* Data extract
+===+
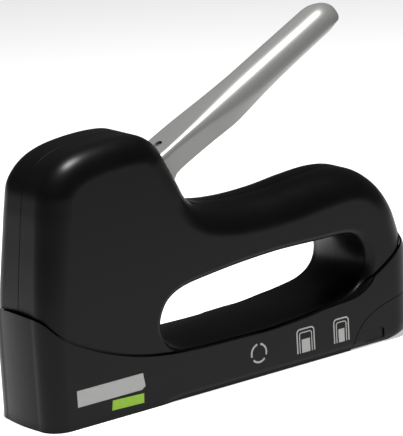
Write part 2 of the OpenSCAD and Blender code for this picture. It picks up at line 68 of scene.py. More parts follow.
def between(a, b, c, d, t):
    return tuple(curve_point(*four, t) for four in zip(a, b, c, d))


def open_curve(points, steps):
    last = len(points) - 1
    made = [
        between(points[max(i - 1, 0)], points[i], points[i + 1], points[min(i + 2, last)], s / steps)
        for i in range(last) for s in range(steps)
    ]
    return made + [tuple(points[-1])]


def closed_curve(points, steps):
    n = len(points)
    return [
        between(points[i - 1], points[i], points[(i + 1) % n], points[(i + 2) % n], s / steps)
        for i in range(n) for s in range(steps)
    ]


def side_normals(points, closed):
    """The direction to the right of the way along the curve, in x and z, at each point."""
    n = len(points)
    normals = []
    for i in range(n):
        before = points[i - 1] if closed or i else points[0]
        after = points[(i + 1) % n] if closed or i < n - 1 else points[-1]
        x, z = after[0] - before[0], after[1] - before[1]
        size = math.hypot(x, z)
        normals.append((z / size, -x / size))
    return normals


def height_on(curve, x):
    """The height of a curve that runs from the nose to the tail, at x."""
    for (x0, z0), (x1, z1) in zip(curve, curve[1:]):
        if x <= x1:
            return z0 + (z1 - z0) * (x - x0) / (x1 - x0)
    return curve[-1][1]


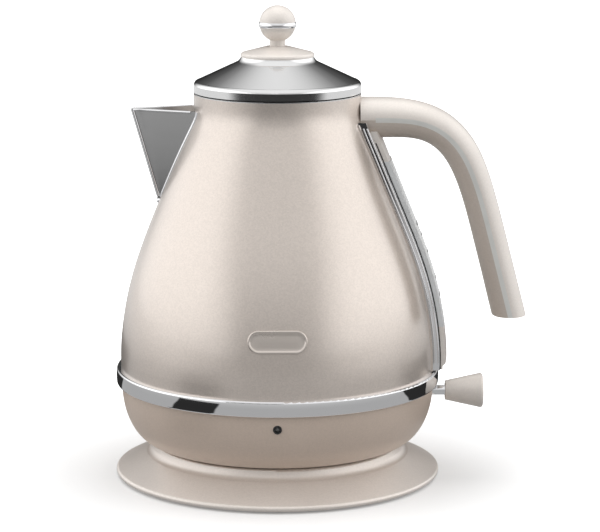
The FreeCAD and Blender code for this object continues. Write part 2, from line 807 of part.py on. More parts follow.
def gauge_marks():
    """Printed level marks: short raised bars on the window."""
    bars = []
    for index, z in enumerate(MARK_LEVELS_Z):
        half = 9.0 if index in (0, len(MARK_LEVELS_Z) - 1) else 6.0
        block = slab((30.0, 110.0), (-half, half), (z - 0.6, z + 0.6))
        bars.append(on_vessel(GAUGE_HEIGHT, GAUGE_HEIGHT + 0.15, block))
    return group(bars)


def gauge_cap_lower():
    """Moulded foot of the gauge, with a rounded lower edge."""
    cap = on_vessel(GAUGE_BACK, GAUGE_HEIGHT, gauge_inside(GAUGE_BOTTOM_Z, WINDOW_Z[0]))
    outer = BODY_RADIUS + GAUGE_HEIGHT
    keep = outline(
        (BODY_RADIUS - 20.0, GAUGE_BOTTOM_Z - 5.0),
        (outer - 2.8, GAUGE_BOTTOM_Z - 5.0),
        (outer - 2.8, GAUGE_BOTTOM_Z + 1.8),
        ((outer - 0.8, GAUGE_BOTTOM_Z + 4.0), (outer + 0.2, GAUGE_BOTTOM_Z + 8.6)),
        (outer + 0.2, WINDOW_Z[0] + 5.0),
        (BODY_RADIUS - 20.0, WINDOW_Z[0] + 5.0),
    )
    keep = keep.extrude(Vector(0, 60, 0))
    keep.translate(Vector(0, -30, 0))
    return cap.common(keep)


def gauge_cap_upper():
    """Moulded web between the window and the underside of the handle."""
    cap = on_vessel(GAUGE_BACK, GAUGE_HEIGHT - 0.4, gauge_inside(WINDOW_Z[1], 189.0))
    return cap.cut(handle_loft(0.0))


# ---------------------------------------------------------------- handle


def handle_line():
    """Centre line of the handle as a smooth curve."""
    points = [Vector(x, 0, z) for x, z, thickness, width in HANDLE_SECTIONS]
    spline = Part.BSplineCurve()
    spline.interpolate(
        Points=points,
        InitialTangent=HANDLE_START_DIRECTION,
        FinalTangent=HANDLE_END_DIRECTION,
    )
    return spline


def handle_normal(spline, parameter):
    """Unit vector across the handle in its own plane, towards the outside of the bend."""
    along = spline.tangent(parameter)[0]
    return Vector(-along.z, 0, along.x)


def handle_section(centre, across, thickness, width):
    """Rounded closed wire round the handle's centre line."""
    points = []
    count = 16
    for index in range(count):
        angle = 2 * math.pi * index / count
        c = math.cos(angle)
        s = math.sin(angle)
        out = math.copysign(abs(c) ** (2 / HANDLE_SQUARENESS), c) * thickness / 2
        side = math.copysign(abs(s) ** (2 / HANDLE_SQUARENESS), s) * width / 2
        points.append(centre.add(Vector(across).multiply(out)).add(Vector(0, side, 0)))
    spline = Part.BSplineCurve()
    spline.interpolate(Points=points, PeriodicFlag=True)
    return Part.Wire(spline.toShape())


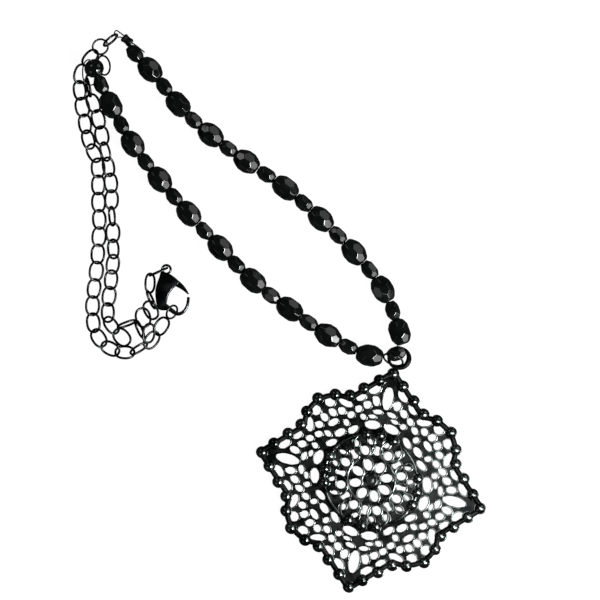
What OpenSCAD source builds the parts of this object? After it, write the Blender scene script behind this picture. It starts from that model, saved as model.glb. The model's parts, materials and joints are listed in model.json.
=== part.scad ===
// Statement necklace of black glass beads with a filigree pendant, lying flat as seen from above.
// Millimetres. +X to the right, +Y towards the ends of the bead string, +Z up from the surface.

/* [Beads] */
// Length of a large bead along the wire
large_len = 6.95; // [6:0.05:7.2]
// Width of a large bead
large_wid = 6; // [5:0.1:6]
// Length of a small bead along the wire
small_len = 4.8; // [4:0.1:5.1]
// Width of a small bead
small_wid = 4; // [3:0.1:4]
// Radius of the hole through each bead
bore_r = 0.55; // [0.4:0.05:0.7]
// Width of the flat end of a bead, as a share of its width
end_share = 0.5; // [0.3:0.05:0.6]
// Radius of the stringing wire
wire_r = 0.2; // [0.15:0.05:0.3]

/* [Chain] */
// Outer length of a chain link
link_len = 5.7; // [5.5:0.02:5.8]
// Outer width of a chain link
link_wid = 4.5; // [3.8:0.1:4.6]
// Thickness of the chain wire
link_wire = 0.6; // [0.5:0.05:0.7]

/* [Clasp] */
// Thickness of the clasp body
clasp_t = 2.6; // [2.2:0.1:3]
// Thickness of the lever
lever_t = 1; // [0.8:0.1:1.2]
// Clearance round the lever and its pin
lever_gap = 0.05; // [0.03:0.01:0.1]
// Radius of the pivot pin
pin_r = 0.4; // [0.3:0.05:0.5]

/* [Pendant] */
// Distance from the centre of the pendant to a corner
corner_r = 31; // [30:0.5:32]
// Thickness of the openwork plate
plate_t = 1.2; // [1:0.1:1.4]
// Radius of a border ball
ball_r = 1.5; // [1.4:0.05:1.7]
// Radius of a ball on the rosette
rosette_ball_r = 1.45; // [1.2:0.05:1.5]
// Thickness of the rosette
rosette_t = 1.2; // [1:0.1:1.4]
// How much each opening of the openwork is widened on every side
cell_grow = 0.14; // [0:0.02:0.16]

/* [Hidden] */
// Which sub-part is drawn

pair_count = 18;
bead_lift = 0.03;
wire_z = large_wid / 2 + bead_lift;
link_lift = 0.02;

// The photo's scale and the pixel over the origin
photo_scale = 0.27;
photo_mid = [278.75, 310.5];

function two(n) = n < 10 ? str("0", n) : str(n);
function large_name(i) = str("large_bead_", two(i));
function small_name(i) = str("small_bead_", two(i));

// Curves: a smooth line through a route's points, measured along its length

curve_steps = 8;

// Point at share t of the stretch from p1 to p2, with p0 and p3 as its neighbours
function curve_point(p0, p1, p2, p3, t) =
    0.5 * (2 * p1 + (p2 - p0) * t + (2 * p0 - 5 * p1 + 4 * p2 - p3) * t * t
           + (3 * p1 - p0 - 3 * p2 + p3) * t * t * t);

// Close points on the smooth curve through a route
function smooth(route) = concat(
    [for (i = [0:len(route) - 2]) for (j = [0:curve_steps - 1])
        curve_point(route[max(i - 1, 0)], route[i], route[i + 1], route[min(i + 2, len(route) - 1)],
                    j / curve_steps)],
    [route[len(route) - 1]]);

// The same points, each with its distance from the start in front
function measured(pts) = [
    for (i = 0, s = 0; i < len(pts);
         s = s + (i + 1 < len(pts) ? norm(pts[i + 1] - pts[i]) : 0), i = i + 1)
        [s, pts[i][0], pts[i][1], pts[i][2]]];

// Point of a measured track at distance s
function along(track, s) = [for (k = [1:3]) lookup(s, [for (row = track) [row[0], row[k]]])];

function track_length(track) = track[len(track) - 1][0];

function unit(v) = v / norm(v);

// Turns +Z to a direction and moves to a place
module aimed(at, dir) {
    translate(at)
        rotate([0, atan2(norm([dir[0], dir[1]]), dir[2]), atan2(dir[1], dir[0])])
            children();
}

// Tube through points with a radius at each, closed at both ends or joined into a loop
module tube(pts, radii, sides, loop = false) {
    count = len(pts);
    rings = [for (i = [0:count - 1])
        let (before = pts[loop ? (i + count - 1) % count : max(i - 1, 0)],
             after = pts[loop ? (i + 1) % count : min(i + 1, count - 1)],
             along_dir = unit(after - before),
             side = unit(cross(along_dir, abs(along_dir[2]) > 0.9 ? [1, 0, 0] : [0, 0, 1])),
             up = cross(side, along_dir))
        [for (k = [0:sides - 1])
            pts[i] + radii[i] * (cos(360 * k / sides) * side + sin(360 * k / sides) * up)]];
    verts = [for (ring = rings) for (p = ring) p];
    walls = [for (i = [0:count - (loop ? 1 : 2)]) for (k = [0:sides - 1])
        let (j = (i + 1) % count, m = (k + 1) % sides)
        [i * sides + k, i * sides + m, j * sides + m, j * sides + k]];
    ends = loop ? [] : [
        [for (k = [sides - 1:-1:0]) k],
        [for (k = [0:sides - 1]) (count - 1) * sides + k]];
    polyhedron(verts, concat(walls, ends), convexity = 8);
}

// Exact ring of round wire, lying flat round the origin
module ring(mid_r, r) {
    rotate_extrude($fn = 48) translate([mid_r, 0]) circle(r, $fn = 24);
}

// Beads

// Route of the bead string: the first end, down one side, round the bend and back up the other
//          x      y     z
STRING_A = [
    [-41.0,  71.9, 2.3],
    [-38.7,  68.6, 2.8],
    [-34.4,  65.2, 3.2],
    [-27.5,  55.8, 3.1],
    [-18.6,  47.5, wire_z],
    [ -8.7,  40.1, wire_z],
    [  1.9,  33.1, wire_z],
    [ 11.4,  24.6, wire_z],
    [ 20.3,  15.8, wire_z],
    [ 28.3,   5.8, wire_z],
    [ 31.8,  -3.2, wire_z]];
STRING_B = [
    [ 21.6, -11.2, wire_z],
    [ 13.3,  -6.8, wire_z],
    [  3.1,   0.3, wire_z],
    [ -7.0,   8.0, wire_z],
    [-15.7,  16.9, wire_z],
    [-24.0,  25.8, wire_z],
    [-31.9,  35.1, wire_z],
    [-39.6,  45.0, wire_z],
    [-45.1,  55.2, 3.1],
    [-47.9,  60.7, 3.1],
    [-48.9,  63.2, 3.4]];
TRACK_A = measured(smooth(STRING_A));
TRACK_B = measured(smooth(STRING_B));

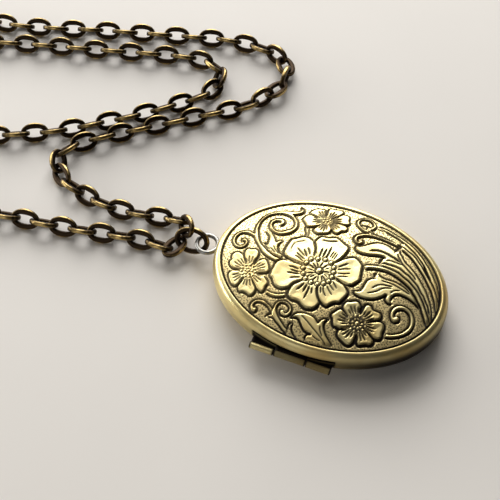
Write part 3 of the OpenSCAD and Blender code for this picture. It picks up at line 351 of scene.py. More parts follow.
# Stamens of the large flower, from the tip to the beads, and the dark spokes inside the beads: half
# width, then the points passed.
MAIN_STAMENS = [
    (.12, [(-2.05, 2.8), (-2.05, 1.25)]), (.13, [(-1.5, 2.9), (-1.6, 1.4)]),
    (.12, [(-1, 3.45), (-1.05, 1.9), (-1.25, 1.4)]), (.08, [(-.45, 2.85), (-.65, 1.75)]),
    (.07, [(-.12, 2.85), (-.38, 1.55)]), (.07, [(.15, 2.65), (-.05, 1.55)]),
    (.1, [(2, 1.65), (1.45, 1.1), (1, .65)]), (.09, [(2.55, .95), (1.8, .65), (1.05, .2)]),
    (.09, [(2.7, .25), (2, -.1), (1.15, -.35)]), (.09, [(2.55, -.35), (1.9, -.6), (1.35, -.85)]),
    (.08, [(1.8, -2.65), (1.05, -1.9)]), (.08, [(1.55, -3.1), (.75, -2.45)]),
    (.08, [(1.5, -3.8), (.9, -3.25), (.45, -2.75)]), (.08, [(.75, -4.25), (.25, -3.65), (.05, -3.1)]),
    (.09, [(0, -4.1), (-.3, -3.2)]), (.12, [(-3.2, -4.65), (-2.85, -4.1), (-2.6, -3.45)]),
    (.12, [(-2.3, -4.65), (-2.15, -3.6)]), (.12, [(-1.85, -5.55), (-1.75, -4.45), (-1.75, -3.65)]),
    (.11, [(-1.15, -4.55), (-1.35, -3.65)]), (.12, [(-5.4, -1.55), (-4.8, -1.5), (-4.1, -1.6)]),
    (.11, [(-5, -2), (-3.85, -2)]), (.12, [(-5.3, -2.55), (-4.55, -2.4), (-3.75, -2.3)]),
    (.11, [(-4.65, -3.25), (-4.1, -2.95), (-3.4, -2.75)]), (.13, [(-4, 2.15), (-3.65, 1.75), (-3.4, 1.2)]),
    (.13, [(-4.4, 1.75), (-3.95, 1.2), (-3.7, .75)]), (.1, [(-5.35, 1.65), (-4.75, 1.25), (-4.05, .75)]),
    (.11, [(-5.15, .9), (-4.55, .55), (-3.85, .2)]), (.1, [(-5.2, .4), (-4.65, .2), (-3.95, -.2)]),
    (.1, [(-1.25, .55), (-1.4, -.2)]), (.1, [(-.55, .4), (-.95, -.25)]), (.1, [(-.15, .05), (-.65, -.4)]),
    (.1, [(.1, -.65), (-.65, -.8)]), (.06, [(.1, -1.5), (-.5, -1.15)]), (.08, [(0, -2.05), (-.65, -1.5)]),
    (.08, [(-.45, -2.2), (-.8, -1.6)]), (.06, [(-1, -2.4), (-1.15, -1.75)]),
    (.1, [(-1.65, -2.6), (-1.35, -1.9)]), (.1, [(-2.15, -2.3), (-1.6, -1.65)]),
    (.1, [(-2.75, -1.8), (-1.95, -1.45)]), (.1, [(-2.9, -1.1), (-2, -1.1)]),
    (.11, [(-2.85, -.4), (-2.1, -.75)]), (.11, [(-2.5, -.05), (-1.85, -.55)]),
    (.08, [(-1.95, .2), (-1.65, -.3)]),
]


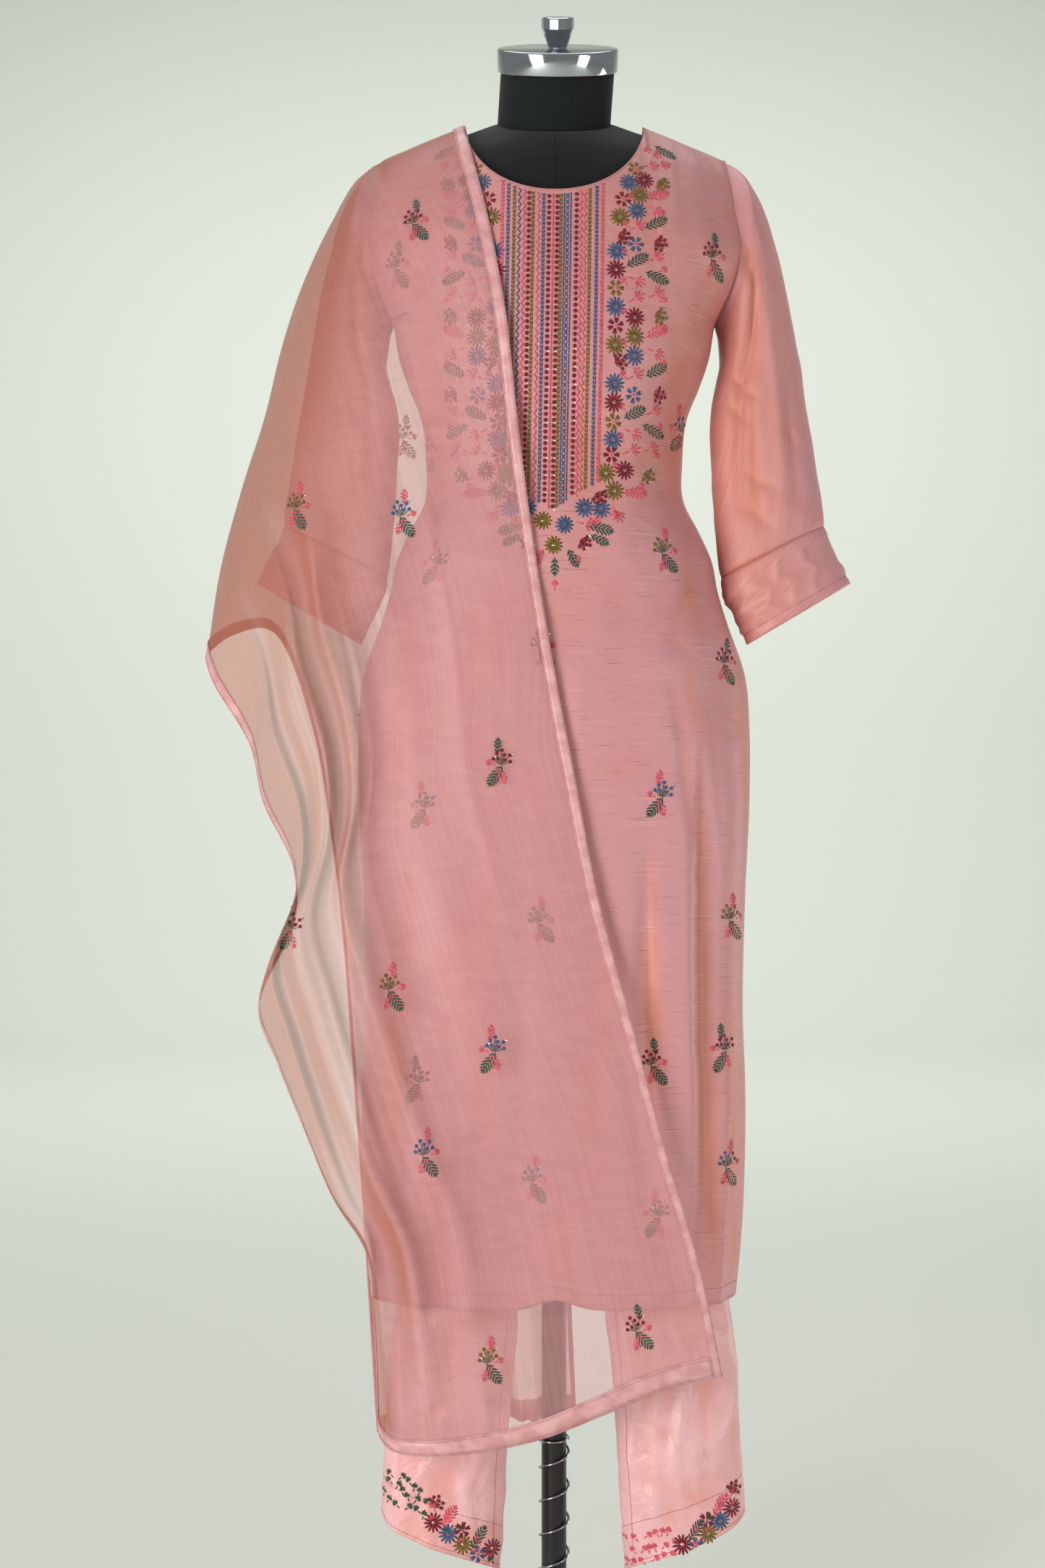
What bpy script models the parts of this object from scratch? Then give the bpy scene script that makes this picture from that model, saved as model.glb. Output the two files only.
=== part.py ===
+===+
* Exercise description
Look above for the line that holds "Write part 3", then copy it and each line after it exactly, through the last line of the data.

* Answer to this problem
Write part 3 of the OpenSCAD and Blender code for this picture. It picks up at line 351 of scene.py. More parts follow.
# Stamens of the large flower, from the tip to the beads, and the dark spokes inside the beads: half
# width, then the points passed.
MAIN_STAMENS = [
    (.12, [(-2.05, 2.8), (-2.05, 1.25)]), (.13, [(-1.5, 2.9), (-1.6, 1.4)]),
    (.12, [(-1, 3.45), (-1.05, 1.9), (-1.25, 1.4)]), (.08, [(-.45, 2.85), (-.65, 1.75)]),
    (.07, [(-.12, 2.85), (-.38, 1.55)]), (.07, [(.15, 2.65), (-.05, 1.55)]),
    (.1, [(2, 1.65), (1.45, 1.1), (1, .65)]), (.09, [(2.55, .95), (1.8, .65), (1.05, .2)]),
    (.09, [(2.7, .25), (2, -.1), (1.15, -.35)]), (.09, [(2.55, -.35), (1.9, -.6), (1.35, -.85)]),
    (.08, [(1.8, -2.65), (1.05, -1.9)]), (.08, [(1.55, -3.1), (.75, -2.45)]),
    (.08, [(1.5, -3.8), (.9, -3.25), (.45, -2.75)]), (.08, [(.75, -4.25), (.25, -3.65), (.05, -3.1)]),
    (.09, [(0, -4.1), (-.3, -3.2)]), (.12, [(-3.2, -4.65), (-2.85, -4.1), (-2.6, -3.45)]),
    (.12, [(-2.3, -4.65), (-2.15, -3.6)]), (.12, [(-1.85, -5.55), (-1.75, -4.45), (-1.75, -3.65)]),
    (.11, [(-1.15, -4.55), (-1.35, -3.65)]), (.12, [(-5.4, -1.55), (-4.8, -1.5), (-4.1, -1.6)]),
    (.11, [(-5, -2), (-3.85, -2)]), (.12, [(-5.3, -2.55), (-4.55, -2.4), (-3.75, -2.3)]),
    (.11, [(-4.65, -3.25), (-4.1, -2.95), (-3.4, -2.75)]), (.13, [(-4, 2.15), (-3.65, 1.75), (-3.4, 1.2)]),
    (.13, [(-4.4, 1.75), (-3.95, 1.2), (-3.7, .75)]), (.1, [(-5.35, 1.65), (-4.75, 1.25), (-4.05, .75)]),
    (.11, [(-5.15, .9), (-4.55, .55), (-3.85, .2)]), (.1, [(-5.2, .4), (-4.65, .2), (-3.95, -.2)]),
    (.1, [(-1.25, .55), (-1.4, -.2)]), (.1, [(-.55, .4), (-.95, -.25)]), (.1, [(-.15, .05), (-.65, -.4)]),
    (.1, [(.1, -.65), (-.65, -.8)]), (.06, [(.1, -1.5), (-.5, -1.15)]), (.08, [(0, -2.05), (-.65, -1.5)]),
    (.08, [(-.45, -2.2), (-.8, -1.6)]), (.06, [(-1, -2.4), (-1.15, -1.75)]),
    (.1, [(-1.65, -2.6), (-1.35, -1.9)]), (.1, [(-2.15, -2.3), (-1.6, -1.65)]),
    (.1, [(-2.75, -1.8), (-1.95, -1.45)]), (.1, [(-2.9, -1.1), (-2, -1.1)]),
    (.11, [(-2.85, -.4), (-2.1, -.75)]), (.11, [(-2.5, -.05), (-1.85, -.55)]),
    (.08, [(-1.95, .2), (-1.65, -.3)]),
]


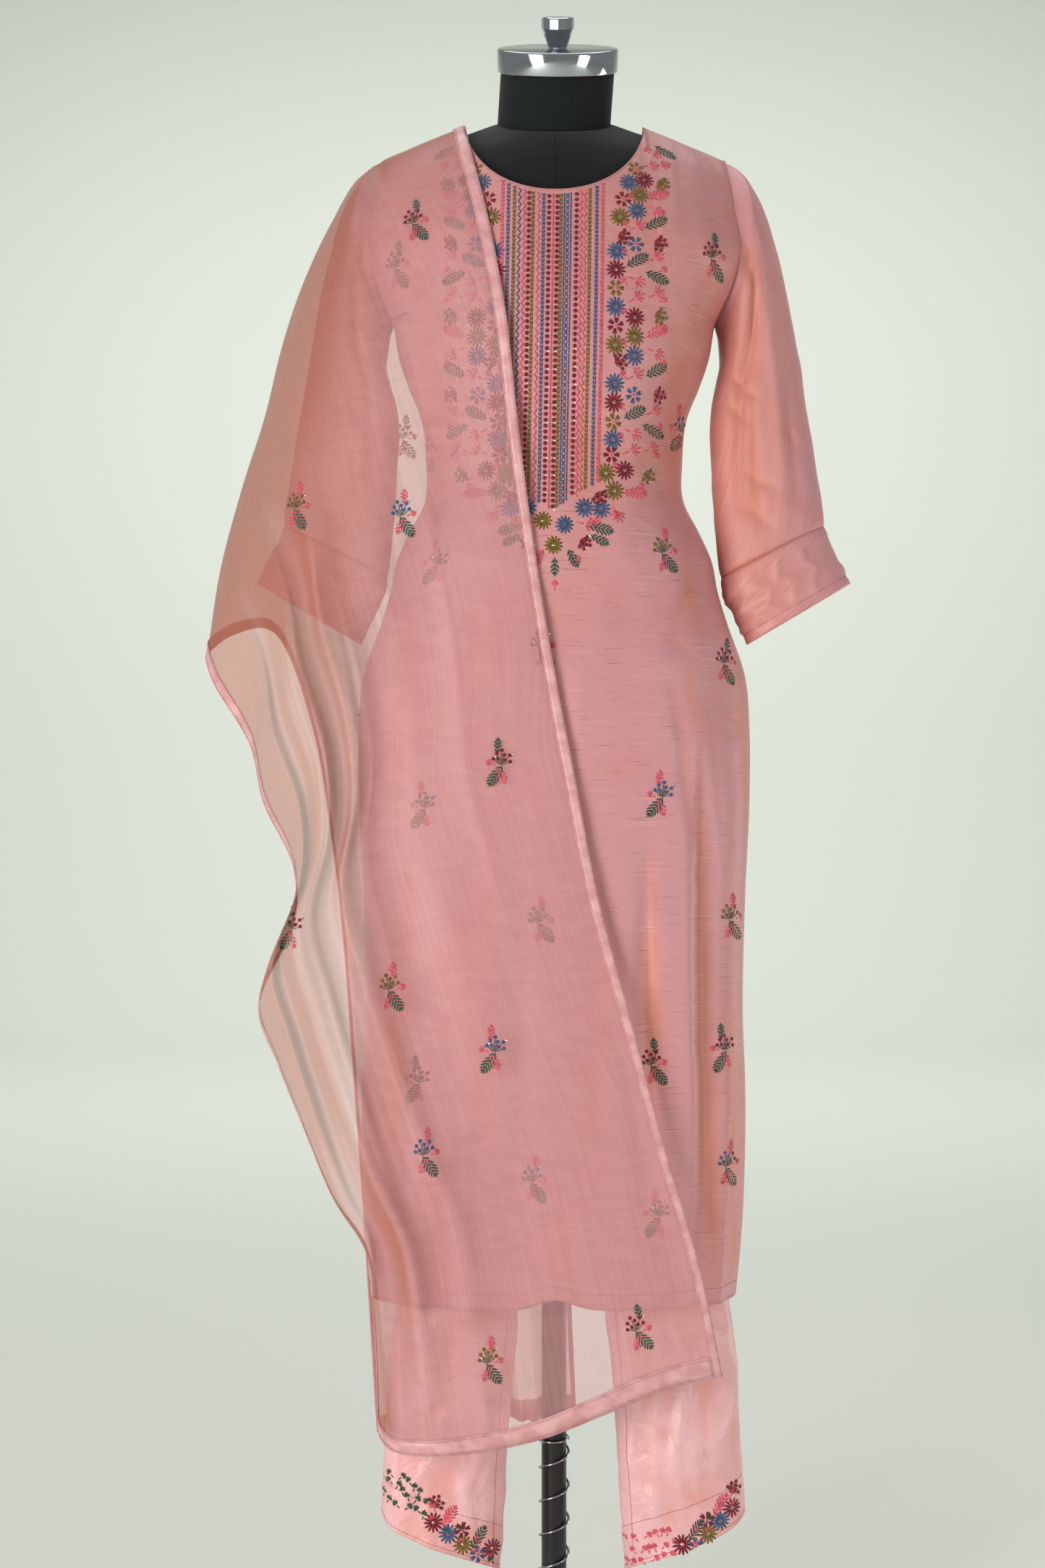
What bpy script models the parts of this object from scratch? Then give the bpy scene script that makes this picture from that model, saved as model.glb. Output the two files only.
=== part.py ===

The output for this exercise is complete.